3D code data
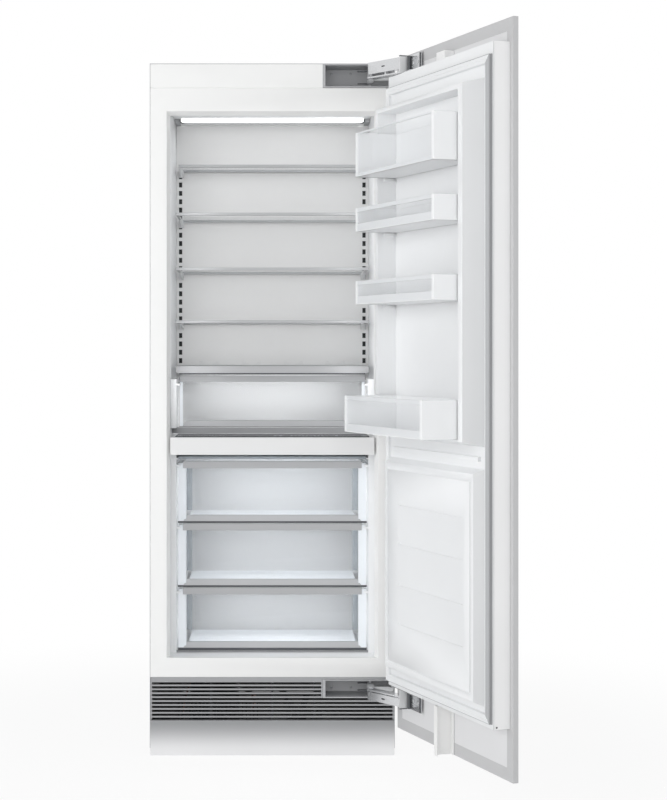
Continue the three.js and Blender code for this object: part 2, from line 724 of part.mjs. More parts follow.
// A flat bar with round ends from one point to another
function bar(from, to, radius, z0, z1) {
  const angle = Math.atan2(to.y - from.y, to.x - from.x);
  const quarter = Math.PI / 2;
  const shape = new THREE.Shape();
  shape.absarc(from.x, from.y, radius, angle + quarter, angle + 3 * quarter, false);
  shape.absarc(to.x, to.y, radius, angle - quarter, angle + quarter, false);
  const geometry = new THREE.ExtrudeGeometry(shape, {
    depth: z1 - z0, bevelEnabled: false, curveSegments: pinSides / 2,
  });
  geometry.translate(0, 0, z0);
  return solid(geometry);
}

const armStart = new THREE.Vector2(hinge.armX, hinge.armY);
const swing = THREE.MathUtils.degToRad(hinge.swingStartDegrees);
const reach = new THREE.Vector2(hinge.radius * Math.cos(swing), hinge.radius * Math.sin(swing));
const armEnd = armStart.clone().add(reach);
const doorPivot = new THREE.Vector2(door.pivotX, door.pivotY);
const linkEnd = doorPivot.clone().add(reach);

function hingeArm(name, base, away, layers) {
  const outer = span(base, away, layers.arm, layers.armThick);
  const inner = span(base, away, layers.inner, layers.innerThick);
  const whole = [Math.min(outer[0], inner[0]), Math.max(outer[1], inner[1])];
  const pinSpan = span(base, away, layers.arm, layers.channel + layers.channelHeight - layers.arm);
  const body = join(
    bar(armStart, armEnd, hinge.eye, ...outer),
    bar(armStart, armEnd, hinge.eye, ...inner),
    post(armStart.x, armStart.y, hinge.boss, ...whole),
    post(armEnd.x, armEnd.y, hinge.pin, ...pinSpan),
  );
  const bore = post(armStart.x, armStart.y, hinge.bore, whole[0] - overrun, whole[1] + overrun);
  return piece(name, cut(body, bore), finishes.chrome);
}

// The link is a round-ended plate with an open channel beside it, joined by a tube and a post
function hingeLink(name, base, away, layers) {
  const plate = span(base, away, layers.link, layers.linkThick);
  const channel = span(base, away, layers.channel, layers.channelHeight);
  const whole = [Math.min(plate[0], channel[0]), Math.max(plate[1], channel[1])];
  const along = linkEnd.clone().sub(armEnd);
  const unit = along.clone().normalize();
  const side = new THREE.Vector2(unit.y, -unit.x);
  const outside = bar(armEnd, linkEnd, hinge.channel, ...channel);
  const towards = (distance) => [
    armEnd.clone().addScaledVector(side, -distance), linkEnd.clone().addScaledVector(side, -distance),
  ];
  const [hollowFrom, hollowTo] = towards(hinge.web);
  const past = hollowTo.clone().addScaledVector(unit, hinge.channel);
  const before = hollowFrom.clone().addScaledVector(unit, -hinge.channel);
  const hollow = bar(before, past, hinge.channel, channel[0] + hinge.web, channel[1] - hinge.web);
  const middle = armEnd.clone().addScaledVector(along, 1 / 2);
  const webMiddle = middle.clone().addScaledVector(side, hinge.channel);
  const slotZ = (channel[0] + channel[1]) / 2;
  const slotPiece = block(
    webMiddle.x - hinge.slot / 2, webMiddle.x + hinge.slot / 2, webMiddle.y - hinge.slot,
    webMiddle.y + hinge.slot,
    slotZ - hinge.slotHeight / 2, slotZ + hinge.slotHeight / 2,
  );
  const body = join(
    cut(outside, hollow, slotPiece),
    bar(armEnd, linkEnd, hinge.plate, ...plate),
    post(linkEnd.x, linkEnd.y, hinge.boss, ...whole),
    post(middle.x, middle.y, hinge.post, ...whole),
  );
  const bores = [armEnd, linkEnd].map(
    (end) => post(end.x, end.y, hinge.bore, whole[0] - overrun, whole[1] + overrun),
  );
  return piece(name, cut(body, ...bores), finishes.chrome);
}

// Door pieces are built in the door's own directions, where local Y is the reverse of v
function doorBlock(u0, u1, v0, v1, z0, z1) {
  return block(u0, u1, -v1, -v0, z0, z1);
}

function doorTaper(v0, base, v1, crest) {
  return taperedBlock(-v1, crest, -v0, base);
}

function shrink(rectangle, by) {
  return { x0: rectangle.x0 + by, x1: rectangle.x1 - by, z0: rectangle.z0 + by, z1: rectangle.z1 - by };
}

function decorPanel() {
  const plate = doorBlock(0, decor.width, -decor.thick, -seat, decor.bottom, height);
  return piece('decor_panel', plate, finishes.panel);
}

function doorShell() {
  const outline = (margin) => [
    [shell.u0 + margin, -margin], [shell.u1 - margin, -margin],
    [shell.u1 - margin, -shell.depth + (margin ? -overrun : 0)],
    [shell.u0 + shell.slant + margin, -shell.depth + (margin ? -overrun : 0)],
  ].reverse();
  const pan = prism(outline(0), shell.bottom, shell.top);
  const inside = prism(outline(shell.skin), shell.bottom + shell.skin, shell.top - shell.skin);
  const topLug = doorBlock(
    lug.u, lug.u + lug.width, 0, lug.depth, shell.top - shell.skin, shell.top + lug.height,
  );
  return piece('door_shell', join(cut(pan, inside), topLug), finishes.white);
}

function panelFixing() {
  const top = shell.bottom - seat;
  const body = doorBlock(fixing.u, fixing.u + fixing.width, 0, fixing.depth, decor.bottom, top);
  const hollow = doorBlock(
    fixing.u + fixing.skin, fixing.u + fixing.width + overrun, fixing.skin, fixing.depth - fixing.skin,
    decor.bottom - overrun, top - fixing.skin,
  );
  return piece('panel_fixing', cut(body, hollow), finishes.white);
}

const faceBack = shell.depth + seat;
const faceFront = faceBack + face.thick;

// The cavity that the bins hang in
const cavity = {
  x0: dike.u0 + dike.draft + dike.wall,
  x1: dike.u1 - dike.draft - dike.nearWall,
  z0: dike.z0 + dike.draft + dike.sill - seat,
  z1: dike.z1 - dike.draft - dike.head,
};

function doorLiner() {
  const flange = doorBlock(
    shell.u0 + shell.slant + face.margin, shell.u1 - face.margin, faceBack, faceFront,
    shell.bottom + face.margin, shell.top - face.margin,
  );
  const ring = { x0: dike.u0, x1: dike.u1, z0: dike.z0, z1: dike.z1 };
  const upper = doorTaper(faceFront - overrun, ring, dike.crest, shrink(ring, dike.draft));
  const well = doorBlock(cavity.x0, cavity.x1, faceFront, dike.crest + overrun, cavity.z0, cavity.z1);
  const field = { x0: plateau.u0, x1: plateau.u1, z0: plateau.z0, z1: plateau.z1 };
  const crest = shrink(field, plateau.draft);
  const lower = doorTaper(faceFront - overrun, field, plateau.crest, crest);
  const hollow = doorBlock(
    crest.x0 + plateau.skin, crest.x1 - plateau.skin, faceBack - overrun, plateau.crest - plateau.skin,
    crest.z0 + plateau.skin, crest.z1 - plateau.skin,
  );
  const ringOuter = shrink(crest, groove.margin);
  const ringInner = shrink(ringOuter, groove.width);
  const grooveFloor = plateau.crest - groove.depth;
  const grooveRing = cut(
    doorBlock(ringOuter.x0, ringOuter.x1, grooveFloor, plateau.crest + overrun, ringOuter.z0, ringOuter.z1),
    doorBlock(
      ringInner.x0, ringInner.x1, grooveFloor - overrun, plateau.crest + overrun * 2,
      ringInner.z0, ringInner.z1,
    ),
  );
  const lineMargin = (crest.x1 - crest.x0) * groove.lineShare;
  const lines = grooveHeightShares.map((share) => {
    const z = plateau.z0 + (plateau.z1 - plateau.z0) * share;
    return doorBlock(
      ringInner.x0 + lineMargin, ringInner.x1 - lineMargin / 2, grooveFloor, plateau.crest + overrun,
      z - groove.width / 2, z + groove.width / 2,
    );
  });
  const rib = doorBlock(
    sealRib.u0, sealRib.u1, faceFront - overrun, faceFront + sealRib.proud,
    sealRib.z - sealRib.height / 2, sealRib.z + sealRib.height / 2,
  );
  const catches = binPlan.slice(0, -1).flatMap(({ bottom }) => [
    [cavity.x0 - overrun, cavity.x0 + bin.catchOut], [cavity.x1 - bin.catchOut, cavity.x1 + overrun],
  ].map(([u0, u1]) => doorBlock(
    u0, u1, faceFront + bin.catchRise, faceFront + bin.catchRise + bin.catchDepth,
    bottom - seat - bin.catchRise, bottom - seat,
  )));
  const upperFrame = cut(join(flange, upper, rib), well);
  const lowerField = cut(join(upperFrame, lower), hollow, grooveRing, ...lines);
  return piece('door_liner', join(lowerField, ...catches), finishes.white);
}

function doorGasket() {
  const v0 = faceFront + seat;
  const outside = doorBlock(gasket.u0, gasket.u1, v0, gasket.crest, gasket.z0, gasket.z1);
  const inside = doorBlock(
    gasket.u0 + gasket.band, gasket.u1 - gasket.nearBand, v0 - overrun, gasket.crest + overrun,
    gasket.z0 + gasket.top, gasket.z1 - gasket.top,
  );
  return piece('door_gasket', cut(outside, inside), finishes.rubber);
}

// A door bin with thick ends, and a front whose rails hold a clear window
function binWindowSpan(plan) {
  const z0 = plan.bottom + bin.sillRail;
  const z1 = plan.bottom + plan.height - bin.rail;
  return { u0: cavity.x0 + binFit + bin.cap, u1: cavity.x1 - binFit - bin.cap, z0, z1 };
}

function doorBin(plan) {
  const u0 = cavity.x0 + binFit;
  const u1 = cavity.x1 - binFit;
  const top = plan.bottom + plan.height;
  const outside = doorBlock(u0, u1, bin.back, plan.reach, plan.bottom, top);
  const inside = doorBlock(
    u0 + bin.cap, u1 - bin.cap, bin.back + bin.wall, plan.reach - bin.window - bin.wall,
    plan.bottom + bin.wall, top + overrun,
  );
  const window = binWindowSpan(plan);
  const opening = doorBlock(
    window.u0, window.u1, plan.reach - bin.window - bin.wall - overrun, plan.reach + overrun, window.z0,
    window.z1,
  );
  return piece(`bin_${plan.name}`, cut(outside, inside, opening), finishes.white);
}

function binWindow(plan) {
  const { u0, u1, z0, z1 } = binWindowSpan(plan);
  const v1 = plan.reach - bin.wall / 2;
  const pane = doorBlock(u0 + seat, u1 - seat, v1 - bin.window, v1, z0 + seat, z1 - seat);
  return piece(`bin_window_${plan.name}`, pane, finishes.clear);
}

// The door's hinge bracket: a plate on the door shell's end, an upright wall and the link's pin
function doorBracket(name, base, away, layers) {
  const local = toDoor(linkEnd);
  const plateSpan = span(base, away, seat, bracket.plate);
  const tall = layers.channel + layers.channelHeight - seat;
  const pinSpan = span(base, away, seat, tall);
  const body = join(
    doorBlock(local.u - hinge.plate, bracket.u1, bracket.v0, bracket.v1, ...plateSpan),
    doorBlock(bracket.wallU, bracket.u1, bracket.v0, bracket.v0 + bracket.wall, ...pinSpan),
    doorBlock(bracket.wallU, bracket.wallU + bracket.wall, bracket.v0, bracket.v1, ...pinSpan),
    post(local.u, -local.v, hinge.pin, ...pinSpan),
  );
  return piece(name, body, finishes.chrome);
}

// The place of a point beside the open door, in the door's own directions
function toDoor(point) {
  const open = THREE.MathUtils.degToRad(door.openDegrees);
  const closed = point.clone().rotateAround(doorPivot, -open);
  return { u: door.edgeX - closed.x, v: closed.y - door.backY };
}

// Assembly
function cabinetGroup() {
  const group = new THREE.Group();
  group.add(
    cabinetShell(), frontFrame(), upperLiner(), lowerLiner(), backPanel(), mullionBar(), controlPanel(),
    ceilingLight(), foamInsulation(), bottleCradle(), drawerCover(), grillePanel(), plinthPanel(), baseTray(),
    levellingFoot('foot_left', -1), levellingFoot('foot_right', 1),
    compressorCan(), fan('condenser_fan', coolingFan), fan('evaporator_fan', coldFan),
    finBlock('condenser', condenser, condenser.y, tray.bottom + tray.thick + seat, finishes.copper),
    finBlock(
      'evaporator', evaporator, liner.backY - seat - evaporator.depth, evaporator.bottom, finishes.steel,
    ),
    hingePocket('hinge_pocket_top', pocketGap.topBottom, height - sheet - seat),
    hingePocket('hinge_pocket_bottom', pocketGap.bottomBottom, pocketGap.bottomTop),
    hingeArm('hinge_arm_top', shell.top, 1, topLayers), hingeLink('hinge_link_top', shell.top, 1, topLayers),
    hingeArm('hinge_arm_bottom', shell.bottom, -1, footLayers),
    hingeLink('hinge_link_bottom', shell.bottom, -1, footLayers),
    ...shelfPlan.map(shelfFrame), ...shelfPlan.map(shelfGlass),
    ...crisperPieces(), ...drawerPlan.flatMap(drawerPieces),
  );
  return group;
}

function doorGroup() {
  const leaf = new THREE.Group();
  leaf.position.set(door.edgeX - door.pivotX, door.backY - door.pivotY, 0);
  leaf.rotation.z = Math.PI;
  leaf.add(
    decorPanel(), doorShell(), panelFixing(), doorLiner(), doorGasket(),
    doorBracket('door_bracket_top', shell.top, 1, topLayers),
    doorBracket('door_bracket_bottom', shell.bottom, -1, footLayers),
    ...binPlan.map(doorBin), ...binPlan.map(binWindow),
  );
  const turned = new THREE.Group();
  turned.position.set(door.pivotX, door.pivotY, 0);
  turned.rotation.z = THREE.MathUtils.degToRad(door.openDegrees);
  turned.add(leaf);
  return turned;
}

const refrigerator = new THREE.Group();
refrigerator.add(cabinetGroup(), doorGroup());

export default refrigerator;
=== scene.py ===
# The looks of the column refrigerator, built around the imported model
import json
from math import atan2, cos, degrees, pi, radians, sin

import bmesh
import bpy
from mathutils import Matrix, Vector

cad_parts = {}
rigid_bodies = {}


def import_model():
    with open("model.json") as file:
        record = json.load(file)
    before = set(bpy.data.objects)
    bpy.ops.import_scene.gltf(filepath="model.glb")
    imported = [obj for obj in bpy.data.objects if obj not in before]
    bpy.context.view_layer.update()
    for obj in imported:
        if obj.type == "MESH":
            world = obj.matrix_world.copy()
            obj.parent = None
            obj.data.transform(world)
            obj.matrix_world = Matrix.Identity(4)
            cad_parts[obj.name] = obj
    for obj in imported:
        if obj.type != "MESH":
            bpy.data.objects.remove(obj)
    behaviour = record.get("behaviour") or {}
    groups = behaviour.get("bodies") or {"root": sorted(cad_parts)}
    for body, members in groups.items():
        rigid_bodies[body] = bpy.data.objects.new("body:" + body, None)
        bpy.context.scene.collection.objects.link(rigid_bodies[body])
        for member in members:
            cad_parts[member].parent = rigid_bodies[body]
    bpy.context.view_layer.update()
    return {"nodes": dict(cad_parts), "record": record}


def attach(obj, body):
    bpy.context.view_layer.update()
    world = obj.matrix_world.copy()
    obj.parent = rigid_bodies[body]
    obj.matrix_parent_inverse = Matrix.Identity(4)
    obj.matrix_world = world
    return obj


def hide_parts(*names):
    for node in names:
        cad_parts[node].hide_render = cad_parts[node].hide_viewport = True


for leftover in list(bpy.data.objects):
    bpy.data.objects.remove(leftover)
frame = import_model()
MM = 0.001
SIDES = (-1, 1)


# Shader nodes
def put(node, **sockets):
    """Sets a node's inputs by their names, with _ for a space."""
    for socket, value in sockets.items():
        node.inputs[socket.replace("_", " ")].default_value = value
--
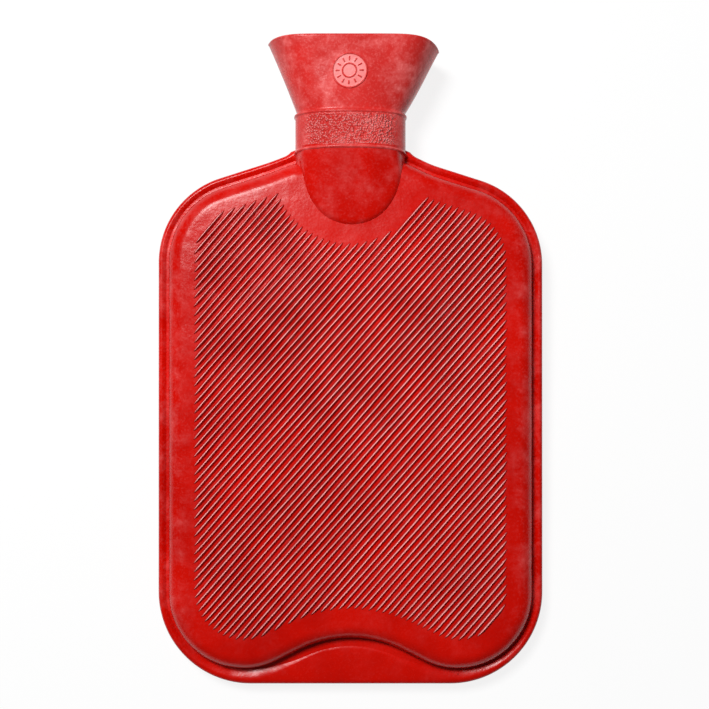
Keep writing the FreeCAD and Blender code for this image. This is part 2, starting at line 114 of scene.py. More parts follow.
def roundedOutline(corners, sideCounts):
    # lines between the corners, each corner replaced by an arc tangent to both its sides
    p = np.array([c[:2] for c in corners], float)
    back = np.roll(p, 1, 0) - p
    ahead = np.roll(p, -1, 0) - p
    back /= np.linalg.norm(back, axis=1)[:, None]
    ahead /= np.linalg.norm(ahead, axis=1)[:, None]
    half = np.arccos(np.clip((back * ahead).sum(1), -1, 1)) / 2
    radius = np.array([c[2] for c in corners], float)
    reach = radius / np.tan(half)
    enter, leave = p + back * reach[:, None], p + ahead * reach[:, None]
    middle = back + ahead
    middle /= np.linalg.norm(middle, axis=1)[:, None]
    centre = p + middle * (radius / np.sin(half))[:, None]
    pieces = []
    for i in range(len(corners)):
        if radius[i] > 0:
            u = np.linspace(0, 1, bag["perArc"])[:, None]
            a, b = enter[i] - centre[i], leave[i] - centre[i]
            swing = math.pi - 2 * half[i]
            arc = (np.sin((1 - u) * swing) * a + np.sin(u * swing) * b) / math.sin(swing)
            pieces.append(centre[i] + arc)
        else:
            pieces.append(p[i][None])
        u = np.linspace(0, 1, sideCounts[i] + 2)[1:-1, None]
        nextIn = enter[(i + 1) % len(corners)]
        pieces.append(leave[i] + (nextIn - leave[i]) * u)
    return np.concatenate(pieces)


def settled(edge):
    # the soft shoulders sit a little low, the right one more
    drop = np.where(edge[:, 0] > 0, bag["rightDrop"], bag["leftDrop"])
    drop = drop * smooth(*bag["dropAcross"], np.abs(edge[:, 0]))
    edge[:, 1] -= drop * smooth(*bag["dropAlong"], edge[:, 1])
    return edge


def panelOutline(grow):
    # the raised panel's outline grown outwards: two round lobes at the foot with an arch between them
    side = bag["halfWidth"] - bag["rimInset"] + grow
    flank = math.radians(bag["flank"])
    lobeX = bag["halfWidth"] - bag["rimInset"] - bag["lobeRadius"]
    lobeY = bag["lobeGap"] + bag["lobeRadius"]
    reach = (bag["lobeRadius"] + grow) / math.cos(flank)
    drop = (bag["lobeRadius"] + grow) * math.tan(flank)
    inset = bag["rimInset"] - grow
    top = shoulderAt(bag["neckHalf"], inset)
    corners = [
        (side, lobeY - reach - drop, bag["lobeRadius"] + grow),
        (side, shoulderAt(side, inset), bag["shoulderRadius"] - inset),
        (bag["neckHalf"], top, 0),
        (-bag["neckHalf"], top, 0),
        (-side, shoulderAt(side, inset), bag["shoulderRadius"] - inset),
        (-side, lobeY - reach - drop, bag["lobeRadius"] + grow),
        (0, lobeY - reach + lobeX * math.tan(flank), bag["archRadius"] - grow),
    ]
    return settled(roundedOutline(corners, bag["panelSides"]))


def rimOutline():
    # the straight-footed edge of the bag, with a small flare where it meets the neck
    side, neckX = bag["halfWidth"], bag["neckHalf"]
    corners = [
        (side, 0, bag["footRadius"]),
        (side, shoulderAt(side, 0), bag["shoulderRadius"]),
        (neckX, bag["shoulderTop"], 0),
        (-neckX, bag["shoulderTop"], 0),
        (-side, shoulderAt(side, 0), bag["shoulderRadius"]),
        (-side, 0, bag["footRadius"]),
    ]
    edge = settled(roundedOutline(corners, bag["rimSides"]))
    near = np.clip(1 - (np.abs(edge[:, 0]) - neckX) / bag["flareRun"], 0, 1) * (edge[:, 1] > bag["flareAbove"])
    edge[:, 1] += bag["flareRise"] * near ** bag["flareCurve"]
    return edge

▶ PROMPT
All lines above with "copy" in them should be returned.

▶ SOLUTION BELOW
            world = obj.matrix_world.copy()
    world = obj.matrix_world.copy()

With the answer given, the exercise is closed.